A recent check by Stone & Youngberg on the ratings of many Virginia localities that have issued CDAs did not reveal changes.  “I’m not concerned about that,” says Henrico’s Hazelett. “Caution is good,” advises Powell, but where [CDAs] are used judiciously, I don’t see any problem.”

The housing industry’s slump doesn’t seem to have curtailed the creation of CDAs but a continuing downturn may. That’s because fees expected to cover borrowing might be depressed if the overall economy sours or goes into a recession. 

John B. Levy, founder and president of the John B. Levy & Co. real estate investment-banking firm in Richmond, says there could be situations where bonds will come due and authorities won’t have the money to pay off debts on retail projects. “I wouldn’t be surprised to see a minor panic in some places,” he says.

In Richmond, the Broad Street Community Development Authority tried to prepare for that possibility, says Powell. “A mechanism was put in there, [giving the CDA the right to borrow as much as $3 million from the city of Richmond] because people were concerned there could be a gap,” he recalls.

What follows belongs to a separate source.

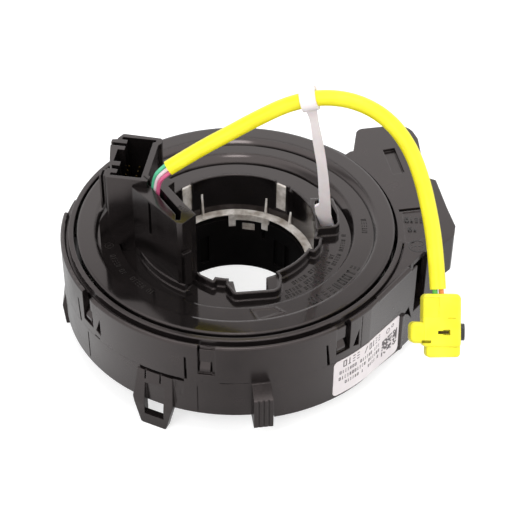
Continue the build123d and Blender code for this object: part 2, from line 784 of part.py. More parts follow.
def wire_cover():
    """The wedge that guides the airbag wires up out of the rotor."""
    body = base_of(outline(cover_corners), cover_z)
    body -= slab(offset(outline(step_pocket), collar_wall + 0.05), 0, collar_z)
    # slot that the wires leave by, open beside the shroud, with a square far end
    lean = degrees(atan2(slot_end[1] - slot_start[1], slot_end[0] - slot_start[0]))
    middle = ((slot_start[0] + slot_end[0]) / 2, (slot_start[1] + slot_end[1]) / 2)
    length = hypot(slot_end[0] - slot_start[0], slot_end[1] - slot_start[1])
    high = 2 * (cover_z - slot_low_z)
    body -= Pos(*middle, cover_z) * Rot(0, 0, lean) * Box(length, slot_width, high)
    body -= Pos(-16.45, -23.9, cover_z) * Box(1.5, 3.5, high)
    # a thin rib runs along the slot, just below its top
    rib = Pos(3.7, -0.85, cover_z - 1.1) * Box(length - 9.4, 0.5, 1.0)
    body += Pos(*middle, 0) * Rot(0, 0, lean) * rib
    # latch slit in the outer face, and the notch its catch springs in
    body -= Pos(-25.3, -16.9, 53.4) * Rot(0, 0, -49.4) * Box(1.2, 2.4, 12.2)
    body -= Pos(-14.0, -27.0, 43.6) * Rot(0, 0, 33) * Box(3.0, 1.6, 14.0)
    # the shroud's corner stands against the cover
    body -= in_shroud(Pos(0, 0, 50) * Box(2 * shroud_right + 0.1, -2 * shroud_front + 0.1, 60))
    return body


def cover_catch():
    """The spring latch that holds the wire cover to the low wall."""
    catch = Pos(-13.9, -26.8, 43.2) * Rot(0, 0, 33) * Box(2.4, 1.1, 12.6)
    return catch + Pos(-14.3, -27.4, 48.9) * Rot(0, 0, 33) * Box(2.4, 1.0, 1.2)


def lead_terminals():
    """Welded tags on which the three wires end, down inside the cover's slot."""
    low, high = slot_low_z + 0.1, 56.4
    tags = [Pos(x, y, (low + high) / 2) * Rot(0, 0, -57.7) * Box(0.8, 0.9, high - low) for x, y in wire_starts]
    return Compound(children=tags)


# ---------------------------------------------------------------- lead
def corner_radii(route):
    """The arc at each corner: as large as its two runs allow."""
    radii = []
    for a, b, c in zip(route, route[1:], route[2:]):
        before, after = Vector(*b) - Vector(*a), Vector(*c) - Vector(*b)
        turn = before.get_angle(after)
        radii.append(0.45 * min(before.length, after.length) / tan(radians(turn) / 2))
    return radii


def tube(route, diameter, name):
    """A round tube along a route of straight runs joined by tangent arcs."""
    radii = corner_radii(route)
    path = FilletPolyline(*route, radius=radii)
    start = Plane(origin=path @ 0, z_dir=path % 0)
    body = sweep(start * Circle(diameter / 2), path=path)
    expected = pi * diameter**2 / 4 * path.length
    smallest = min(radii) / diameter
    print(
        f"{name}: length {path.length:.1f}, radii {[round(r, 1) for r in radii]},"
        f" tightest {smallest:.1f} diameters, volume {body.volume / expected:.3f} of expected"
    )
    return body


wire_starts = ((-24.65, -9.75), (-23.9, -10.95), (-23.1, -12.15))
wire_names = ("wire_green", "wire_white", "wire_pink")
wire_spread = ((-0.86, 0.9), (0.0, 0.0), (0.86, -0.9))


def lead_frame(index, back=1):
    """A lead end: the point, the direction into the sleeve, sideways and upwards."""
    start, ahead = Vector(*lead_route[index]), Vector(*lead_route[index + back])
    along = (ahead - start).normalized()
    across = along.cross(Vector(0, 0, 1)).normalized()
    return start, along, across, across.cross(along)


def wire_route(index):
    """One wire: up out of the cover's slot and over into the sleeve's mouth."""
    x, y = wire_starts[index]
    start, along, across, lift = lead_frame(0)
    mouth = start + across * wire_spread[index][0] + lift * wire_spread[index][1]
    before, inside = mouth - along * 2.0, mouth + along * 2.6
    return [(x, y, 56.5), (x, y, 62.6), tuple(before), tuple(inside)]


def lead_sleeve():
    """The yellow sleeve over the three wires, bored at both ends where they enter."""
    body = tube(lead_route, lead_d, "lead_sleeve")
    for first, second in ((lead_route[0], lead_route[1]), (lead_route[-1], lead_route[-2])):
        axis = (Vector(*second) - Vector(*first)).normalized()
        mouth = Plane(origin=first, z_dir=axis)
        body -= extrude(mouth * Circle(lead_d / 2 - 0.45), 3.6)
        body -= extrude(mouth * Circle(lead_d / 2 - 0.45), -1.0)
    return body


# ---------------------------------------------------------------- airbag connector
plug_centre = (58.75, -56.2, 48.2)
plug_pitch = 47.5
plug_wire_d = 1.5


def in_plug(shape):
    """Places a shape from the plug's own frame: X across, Y towards the lead, Z its face."""
    return Pos(*plug_centre) * Rot(plug_pitch, 0, 0) * shape


def pebble(points, half, rounding):
    """A plate of the given outline, as thick as 2 * half, with both its rims rounded."""
    body = slab(outline(points), -half, half)
    rims = body.faces().sort_by(Axis.Z)[-1].edges() + body.faces().sort_by(Axis.Z)[0].edges()
    return fillet(rims, rounding)


def plug_housing():
    """The right-angle plug: upper wire chamber, cross body with its nose, and lower foot."""
    chamber = pebble([(-5.35, 9.0, 1.5), (5.35, 9.1, 1.5), (5.4, -6.0, 1.2), (-5.35, -5.8, 1.2)], 4.6, 1.0)
    nose = pebble([(-8.8, 1.1, 1.5), (0.0, 1.1, 1.5), (0.0, -4.9, 1.5), (-8.8, -4.9, 1.5)], 4.3, 1.2)
    foot = pebble([(-4.3, -3.0, 1.0), (5.35, -3.0, 1.0), (5.3, -8.7, 1.2), (-4.3, -8.9, 1.2)], 3.9, 1.0)
    shape = chamber + nose + foot
    # shallow recess, step line, contact slot in two widths, and the gap above the foot
    shape -= Pos(-2.9, 5.2, 4.6) * Box(4.2, 5.6, 1.0)
    shape -= Pos(2.7, 2.2, 4.6) * Box(2.2, 0.35, 0.6)
    shape -= Pos(-0.35, -1.75, 4.4) * Box(1.5, 0.9, 4.0)
    shape -= Pos(1.3, -1.75, 4.4) * Box(2.0, 1.5, 4.0)
    shape -= Pos(-4.3, -4.4, 3.6) * Box(2.6, 0.75, 4.0)
    shape -= Pos(5.6, -1.7, 0) * Box(1.6, 5.0, 5.0)
    shape = in_plug(shape)
    for stub in wire_stubs(plug_wire_d / 2 + 0.1, 6.4):
        shape -= stub
    return shape


def plug_lock():
    """The dark secondary lock pressed into the plug's side."""
    lock = fillet(Box(1.8, 4.8, 4.8).edges().filter_by(Axis.X), 1.6)
    return in_plug(Pos(5.75, -1.7, 0) * lock)


def plug_terminals():
    """The contact seen in the plug's slot."""
    return in_plug(Pos(0.6, -1.75, 2.8) * Box(2.9, 0.7, 0.8))


def wire_stubs(radius, reach):
    """Two short round rods from inside the sleeve's end on into the plug."""
    start, along, across, _ = lead_frame(-1, -1)
    origins = [start + across * side + along * 2.6 for side in (-0.88, 0.88)]
    return [extrude(Plane(origin=o, z_dir=along) * Circle(radius), -2.6 - reach) for o in origins]


def plug_wires():
    """The short stretch of wires between the sleeve and the plug."""
    return Compound(children=wire_stubs(plug_wire_d / 2, 6.2))


# ---------------------------------------------------------------- strap
strap_thick = 0.9
strap_origin, strap_top = (28.4, 5.3, 33.0), (20.5, -6.4, 90.0)
loop_reach, loop_wide = 1.2, 4.6
loop_at = 0.381
strap_left = [(-1.3, 56.6), (-0.25, 53.4), (0.12, 42.0), (0.2, 30.3), (-0.3, 20.0), (-1.05, 10.6)]
strap_right = [(2.2, 4.4), (3.02, 19.5), (3.2, 30.0), (3.02, 40.8), (2.65, 50.0), (3.0, 56.6)]
strap_barb = [(-2.45, 9.8), (-2.6, 7.2), (-2.25, 4.9), (-2.0, 3.2), (-1.65, 0.4), (-1.2, -1.6), (-1.0, -3.36), (2.8, -3.87), (2.75, -1.2)]


def retaining_strap():
    """The white strap: a flat strip with a barbed foot in its pocket, and a loop on the lead."""
    up = (Vector(*strap_top) - Vector(*strap_origin)).normalized()
    side = (Vector(1, 0, 0) - up * up.X).normalized()
    plane = Plane(origin=strap_origin, x_dir=side, z_dir=side.cross(up))
    edges = [
        Spline(*strap_left),
        Polyline(strap_left[-1], *strap_barb, strap_right[0]),
        Spline(*strap_right),
        Line(strap_right[-1], strap_left[0]),
    ]
    body = extrude(plane * make_face(edges), strap_thick / 2, both=True)
    lead = FilletPolyline(*lead_route, radius=corner_radii(lead_route))
    around = Plane(origin=lead @ loop_at, z_dir=lead % loop_at)
    body += extrude(around * Circle(lead_d / 2 + loop_reach), loop_wide / 2, both=True)
    # the sleeve passes through the loop
    return body - extrude(around * Circle(lead_d / 2 + 0.15), 5, both=True)


# ---------------------------------------------------------------- label
def label():
    """A thin sticker on the drum's wall that runs on along the wing's straight wall."""
    thick = 0.15
    around = ring(drum_r, drum_r + thick, 4, parting_z, -60, degrees(atan2(wall_start, wall_r)) + tangent_deg + 60)
    straight = wall_prism(0.0, thick, [(wall_start - 0.15, 4), (12.5, 4), (12.5, parting_z), (wall_start - 0.15, parting_z)])
    shape = wall_prism(
        20.0,
        10.0,
        [
            (-18.7, 7.7, 1.5),
            (-18.7, 22.2, 1.5),
            (-2.0, 22.2),
            (11.9, 20.9, 0.8),
            (12.4, 5.3, 1.8),
            (2.9, 6.5),
            (-8.0, 7.4),
        ],
    )
    return (around + straight) & shape


# ---------------------------------------------------------------- write the parts
def main():
    """Builds every piece and writes its file."""
    made = {
        "lower_case": lower_case(),
        "cover_ring": cover_ring(),
        "column_pins": column_pins(),
        "column_airbag_pins": column_airbag_pins(),
        "ribbon_cable": ribbon_cable(),
        "lower_slide_sheet": slide_sheet(floor_z + floor_thick),
        "housing_cable_block": housing_block(),
        "label": label(),
        "rotor_plate": rotor_plate(),
        "index_ring": index_ring(),
        "hub_sleeve": hub_sleeve(),
        "rotor_cable_block": rotor_block(),
        "connector_shroud": connector_shroud(),
        "steering_pins": steering_pins(),
        "wire_cover": wire_cover(),
        "cover_catch": cover_catch(),
        "lead_terminals": lead_terminals(),
        "lead_sleeve": lead_sleeve(),
        "plug_housing": plug_housing(),
        "plug_lock": plug_lock(),
        "plug_terminals": plug_terminals(),
        "plug_wires": plug_wires(),
        "retaining_strap": retaining_strap(),
    }
    for index, name in enumerate(wire_names):
        made[name] = tube(wire_route(index), wire_d, name)
    for name, shape in made.items():
        save(shape, name)


main()
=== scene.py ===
"""Steering clock spring: finishes, lead and wires, moulded and printed marks, light and camera."""

from math import atan2, cos, degrees, radians, sin, sqrt

import bpy
from mathutils import Matrix, Vector


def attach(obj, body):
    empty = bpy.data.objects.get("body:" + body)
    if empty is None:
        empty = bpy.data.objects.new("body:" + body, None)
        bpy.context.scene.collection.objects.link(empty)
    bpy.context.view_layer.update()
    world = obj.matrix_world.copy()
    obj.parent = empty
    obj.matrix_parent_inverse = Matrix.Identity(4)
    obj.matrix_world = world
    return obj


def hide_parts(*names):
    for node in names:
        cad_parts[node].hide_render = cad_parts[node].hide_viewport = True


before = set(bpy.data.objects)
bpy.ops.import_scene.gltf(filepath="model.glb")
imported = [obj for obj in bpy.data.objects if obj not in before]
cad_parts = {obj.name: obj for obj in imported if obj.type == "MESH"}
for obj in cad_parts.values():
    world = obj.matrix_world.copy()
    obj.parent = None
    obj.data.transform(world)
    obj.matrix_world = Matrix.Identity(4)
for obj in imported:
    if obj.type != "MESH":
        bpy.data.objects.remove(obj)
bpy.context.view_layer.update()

MM = 0.001
white = (1, 1, 1, 1)

# ---------------------------------------------------------------- camera
# looks along +Y and down, with a long lens, turned a little about its own axis
elevation, roll = radians(41.8), radians(0.53)
aim = Vector((7.65, 0.0, 22.25)) * MM
distance = 500 * MM
sensor_width, focal_length = 36.0, 108.0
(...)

Turns out that was a shrewd move, because this year parking fees expected by the CDA came up short. It will need to borrow $750,000 to $1 million from the city to make debt service payments, an advance Powell says will be paid back. Fees were down in part because two projects, a downtown performing arts center and a new hotel, haven’t opened yet. “Next year with the Miller & Rhoads Hilton coming on line, the Carpenter Center reopening and the federal courthouse opening, there shouldn’t be any problems,” says Powell.

Questions remain about the public role in assisting private development, with some CDAs prompting legal challenges. Yet, the trend appears here to stay.  “It’s something we’ll keep in the tool kit,” says Peterson’s Weinschenk. “We’ll use it again.’